Assurance also submitted ample evidence that loss history plays a critical role in its own decision whether to provide insurance. The guidelines for its preferred policy state that an applicant that has suffered any loss within the previous three years (aside from one “Act of Nature” loss) should be denied coverage. In addition, Maryland Casualty's Underwriting Manager submitted an affidavit stating that Assurance would have turned the plaintiffs down had they known of the earlier fire loss. This uncontradicted evidence further confirms our conclusion that the district court's finding of materiality was not erroneous.

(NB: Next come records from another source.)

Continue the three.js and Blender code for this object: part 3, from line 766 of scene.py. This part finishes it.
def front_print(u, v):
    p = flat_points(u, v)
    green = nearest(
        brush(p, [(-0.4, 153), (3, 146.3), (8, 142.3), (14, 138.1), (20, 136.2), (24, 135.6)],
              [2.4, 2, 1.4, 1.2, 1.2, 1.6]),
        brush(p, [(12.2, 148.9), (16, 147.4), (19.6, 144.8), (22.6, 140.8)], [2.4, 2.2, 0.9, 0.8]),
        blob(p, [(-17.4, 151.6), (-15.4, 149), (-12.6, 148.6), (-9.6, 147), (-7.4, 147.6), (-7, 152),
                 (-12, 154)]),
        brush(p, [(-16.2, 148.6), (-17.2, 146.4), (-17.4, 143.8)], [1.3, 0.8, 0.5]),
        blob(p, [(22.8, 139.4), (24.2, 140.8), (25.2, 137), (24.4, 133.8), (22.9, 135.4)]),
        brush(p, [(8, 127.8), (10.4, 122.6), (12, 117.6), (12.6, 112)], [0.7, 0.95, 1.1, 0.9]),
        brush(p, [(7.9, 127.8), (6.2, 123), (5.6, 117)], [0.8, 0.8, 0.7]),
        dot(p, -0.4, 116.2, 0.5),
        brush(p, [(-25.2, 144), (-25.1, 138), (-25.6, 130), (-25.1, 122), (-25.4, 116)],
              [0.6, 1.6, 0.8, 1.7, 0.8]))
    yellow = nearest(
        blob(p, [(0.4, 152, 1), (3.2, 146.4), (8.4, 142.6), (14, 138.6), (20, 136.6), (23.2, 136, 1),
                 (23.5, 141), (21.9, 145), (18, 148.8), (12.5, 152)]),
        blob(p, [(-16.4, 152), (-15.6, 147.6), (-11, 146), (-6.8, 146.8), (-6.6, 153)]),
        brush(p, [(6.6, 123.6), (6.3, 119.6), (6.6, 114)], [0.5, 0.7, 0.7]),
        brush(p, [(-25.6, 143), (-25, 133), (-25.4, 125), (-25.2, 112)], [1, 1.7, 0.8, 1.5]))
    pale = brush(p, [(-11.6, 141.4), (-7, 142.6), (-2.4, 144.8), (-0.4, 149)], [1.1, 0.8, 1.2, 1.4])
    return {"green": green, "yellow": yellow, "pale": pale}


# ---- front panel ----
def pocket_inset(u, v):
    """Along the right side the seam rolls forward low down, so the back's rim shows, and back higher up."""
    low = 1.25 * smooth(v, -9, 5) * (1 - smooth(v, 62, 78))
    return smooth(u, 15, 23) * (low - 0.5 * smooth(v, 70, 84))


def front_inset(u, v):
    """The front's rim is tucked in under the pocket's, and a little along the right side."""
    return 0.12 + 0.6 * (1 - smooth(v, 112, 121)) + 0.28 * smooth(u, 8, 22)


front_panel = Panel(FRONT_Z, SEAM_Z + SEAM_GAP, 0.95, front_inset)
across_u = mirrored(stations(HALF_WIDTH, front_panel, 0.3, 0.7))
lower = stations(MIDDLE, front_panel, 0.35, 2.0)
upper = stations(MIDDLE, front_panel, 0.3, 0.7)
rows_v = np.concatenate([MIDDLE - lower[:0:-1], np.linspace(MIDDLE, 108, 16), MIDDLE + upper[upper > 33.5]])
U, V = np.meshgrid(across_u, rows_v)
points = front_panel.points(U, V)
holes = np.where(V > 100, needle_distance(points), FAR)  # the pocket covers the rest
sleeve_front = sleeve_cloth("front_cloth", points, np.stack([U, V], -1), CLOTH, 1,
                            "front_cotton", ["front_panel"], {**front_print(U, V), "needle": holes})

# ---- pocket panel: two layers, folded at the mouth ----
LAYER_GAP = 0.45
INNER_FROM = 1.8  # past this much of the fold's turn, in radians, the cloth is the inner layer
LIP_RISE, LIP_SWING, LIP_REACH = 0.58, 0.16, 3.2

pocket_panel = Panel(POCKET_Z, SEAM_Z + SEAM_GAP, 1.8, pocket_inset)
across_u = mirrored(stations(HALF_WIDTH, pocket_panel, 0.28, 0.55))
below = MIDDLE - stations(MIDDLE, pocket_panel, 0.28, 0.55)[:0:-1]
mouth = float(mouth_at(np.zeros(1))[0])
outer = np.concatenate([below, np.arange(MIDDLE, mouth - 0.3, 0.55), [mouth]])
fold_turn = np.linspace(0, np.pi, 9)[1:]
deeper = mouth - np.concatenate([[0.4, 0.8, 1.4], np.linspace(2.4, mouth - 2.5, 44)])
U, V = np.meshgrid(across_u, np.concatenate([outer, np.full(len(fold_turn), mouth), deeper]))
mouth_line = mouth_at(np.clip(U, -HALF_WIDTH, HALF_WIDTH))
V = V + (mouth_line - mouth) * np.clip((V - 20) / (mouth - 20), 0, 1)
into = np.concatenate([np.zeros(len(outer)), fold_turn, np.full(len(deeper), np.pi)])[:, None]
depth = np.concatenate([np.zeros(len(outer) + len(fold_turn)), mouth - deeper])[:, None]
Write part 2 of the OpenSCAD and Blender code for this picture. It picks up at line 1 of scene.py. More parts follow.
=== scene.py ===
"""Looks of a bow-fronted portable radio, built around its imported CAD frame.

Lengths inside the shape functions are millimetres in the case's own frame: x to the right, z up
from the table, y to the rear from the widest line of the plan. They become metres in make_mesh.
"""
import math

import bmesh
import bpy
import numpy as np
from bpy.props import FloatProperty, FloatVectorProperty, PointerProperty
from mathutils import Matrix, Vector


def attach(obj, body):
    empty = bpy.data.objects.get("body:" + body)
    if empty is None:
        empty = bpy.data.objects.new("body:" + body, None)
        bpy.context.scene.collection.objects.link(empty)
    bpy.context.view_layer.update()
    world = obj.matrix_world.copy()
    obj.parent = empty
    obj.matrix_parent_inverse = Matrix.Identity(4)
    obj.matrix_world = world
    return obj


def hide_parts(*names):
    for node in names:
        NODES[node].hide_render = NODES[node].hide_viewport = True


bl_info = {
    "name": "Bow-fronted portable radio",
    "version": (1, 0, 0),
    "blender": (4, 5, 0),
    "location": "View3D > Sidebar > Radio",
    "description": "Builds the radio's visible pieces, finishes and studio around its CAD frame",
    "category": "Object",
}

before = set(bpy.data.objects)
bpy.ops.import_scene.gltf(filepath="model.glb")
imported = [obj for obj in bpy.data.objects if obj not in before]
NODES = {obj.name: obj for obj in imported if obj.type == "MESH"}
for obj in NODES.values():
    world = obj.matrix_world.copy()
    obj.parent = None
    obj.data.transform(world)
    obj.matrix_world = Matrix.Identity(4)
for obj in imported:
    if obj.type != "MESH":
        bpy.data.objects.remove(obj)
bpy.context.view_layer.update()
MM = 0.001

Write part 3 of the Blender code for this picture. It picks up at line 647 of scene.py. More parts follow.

III. To Whom the Misrepresentation Was Made
The Pinette's final argument on appeal is that Assurance may not rescind the contract on the basis of material misrepresentations made to Maryland Casualty. We agree with the district court that this contention lacks merit.
The cases cited by plaintiffs do not hold, as they claim, that a wholly owned subsidiary that carries an insurance policy on behalf of its parent may not object to an applicant's material misrepresentations made to the parent. Rather, the cases simply stand for the proposition that an applicant is not responsible for misstatements unless and until he adopts or endorses the particular application containing them. See Bristol v. Commercial Union Life Ins. Co., 211 Conn. 622, 629, 560 A.2d 460, 464 (1989); Cleavenger v. Franklin Fire Ins. Co., 47 W.Va. 595, 35 S.E. 998 (1900). In this case, it is clear that Julien Pinette, by signing the application in question, endorsed the misrepresentations it contained.
The Pinettes' application was signed by Julien Pinette and then, without alteration, submitted for Maryland Casualty's Preferred policy as the Pinettes intended. That as a matter of internal corporate operations it was the wholly owned subsidiary Assurance rather than Maryland Casualty that issued the preferred policy did not alter either the application or plaintiffs' endorsement of it. As the district court pointed out, the plaintiffs received the exact policy for which they applied. We find no reason in this context to bar Assurance from claiming rescission due to plaintiffs' material misrepresentations.
Because plaintiffs have failed to demonstrate a genuine issue of material fact sufficient to defeat defendant's counterclaim for rescission based on material misrepresentation, the judgment of the district court is affirmed.